Es gibt viele Gründe ein klassisches Konzert zu besuchen – oder auch nicht. Ein Grund für junge Leute, dem Event fern zu bleiben, könnte die Inhalte betreffen. Mozart, Beethoven und Haydn sind nicht bei Facebook, und die Beats bleiben in der Regel recht bescheiden. Seit einigen Jahren widmen sich deshalb Orchester einer Musik, die den Kids praktisch von der Industrie in die Wiege gelegt wurde: Computermusik. Benjamin Nuss, Sohn eines Jazzmusikers und ein führender Klavier-Spezialist in dem Genre, erklärt kurz die Novität: „In der Filmmusik hat man Hintergrundmusik und Leitmotivik. In der Computerspielmusik ist es noch detaillierter. Es gibt für jede Landschaft eine Musik, dadurch gewinnt der Spieler ein Nostalgiegefühl zu einem Ort. Dann natürlich die Leitmotivik, die die Charaktere untermalt. Und dann szenische Musik wie in der Oper, Isoldes Liebestod oder so, das ist ganz unterschiedlich.“
Jetzt haben auch die Essener Philharmoniker die Idee aufgriffen und tragen den alten/neuen Sound in ihre Philharmonie. Die „Final Symphony“ (6.7. 20 Uhr) greift die Musik des Videospiels „Final Fantasy“ auf – ein Marathon-Renner unter den Erfolgstiteln asiatischer Komponisten. Am Klavier sitzt der Schweizer Game Music-Pianist Mischa Cheung, ein Musiker mit chinesischen Roots. Eckehard Stier, einst Kreuzchor-Sänger und später auch Dirigent, hat sich den freundlichen Blick auf die Jugend auch musikalisch auf die Fahnen geschrieben. Er debütiert in Essen.

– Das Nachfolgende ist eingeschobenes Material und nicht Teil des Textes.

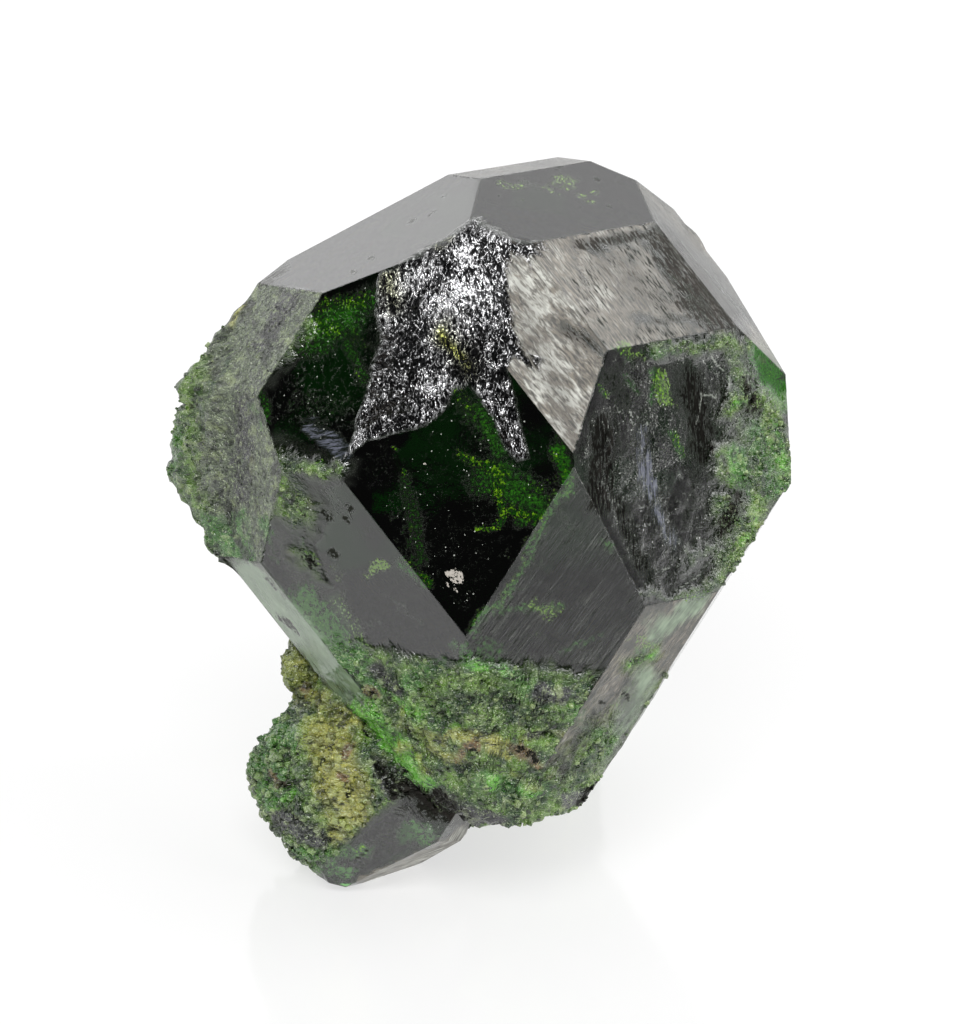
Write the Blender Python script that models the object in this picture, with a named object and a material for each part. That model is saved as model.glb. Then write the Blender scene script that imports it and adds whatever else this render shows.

Einen Grund, für einen guten Zweck ins Konzert zu gehen, liefert die Essener Philharmonie am nächsten Abend. Dann gastiert das „European Doctors Orchestra“ (7.7. 19 Uhr), die europäische Version des „Deutschen Ärzteorchesters“ oder des „World Doctors Orchestra“. Kunst und weiße Kittel leben häufig in enger Verbundenheit, nur dass die Mediziner im Konzert selbst Hand anlegen, ist vielen Patienten nicht so vertraut.
Am Flügel für das legendäre 2. Klavierkonzert haben sie mit Benjamin Moser einen Profi eingeladen, und auch am Pult regiert der Musiker Johannes Klumpp. Aufgelegt werden zudem die „Bilder einer Ausstellung“, ein anspruchsvolles Unterfangen für ein vielfarbig schimmerndes Orchester, und Mendelssohns Ouvertüre „Die Hebriden“ – keine arteriovenöse Gefäßpolster, früher Goldadern benannt, sondern eine Inselgruppe vor der Nordwestküste Schottlands. Absolut schmerzfrei.